Streamlight Junior Rechargeables...






SL-15X Black...






And what I think is the ULTIMATE Streamlight Rechargeable - The Streamlite 1 Million HID






Just wanted to tease you a bit.

NJoy...


----------



## powernoodle (Dec 10, 2005)

I like those Streamlights, garawol. Why didn't you mention this? :wave: 


My handful of rechargable SLs are all newish:


----------



## qarawol (Dec 10, 2005)

Hi powernoodle,

I thought about it but this would not have been the right thread/post to do that. Besides, there are 2 others listed. I have to update my Flashlight pics one day. I still have to include the bazzillion SL-??X's and Excalibre 'D' cell line. 

I miss my Stingers. I may have to breakdown and get another, or 2 or 3 or????

Njoy...


----------



## ABTOMAT (Dec 10, 2005)

Those camo Streamlights are interesting. I got a whole bunch of them off eBay a while back in their boxes. Seemed like a good deal for $15.


----------



## Trashman (Dec 10, 2005)

You got a whole bunch of cano Streamlights for $15? How many is a whole bunch, and which ones are they? I've got a Camo Stinger HP. It been modded with a five mega 2 pila adapter (which overdrives an Ultra Stinger bulb) I hard anodized the tail cap (natural) so it matches. (The black tailcap on FM's stinger mod looked out of place)


----------



## ABTOMAT (Dec 10, 2005)

These weren't rechargables, they're early versions of the lights they sold as Excalibur and SL in the '80s. C and D cell. $15 each.

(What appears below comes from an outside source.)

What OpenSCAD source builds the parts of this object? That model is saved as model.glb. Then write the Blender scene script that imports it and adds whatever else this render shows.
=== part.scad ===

I usually don't like to pay that much for older styles, but they look neat.


----------



## patrick kidney (Dec 15, 2005)

hi. lost my internet for a little bit. glad to be back. liked the photos. I wish I could get my hands on a sl20 in like new cond. maybe one of the first year they came out. or even a catolog from the first year that they added the sl series. thanks again.


----------



## dano (Dec 16, 2005)

There are a few clear colored Sl-20X's running around. They are VERY rare. Another cool Sl-20X is the CHP engraved model (for Cali. Highway Patrol).


--dan


----------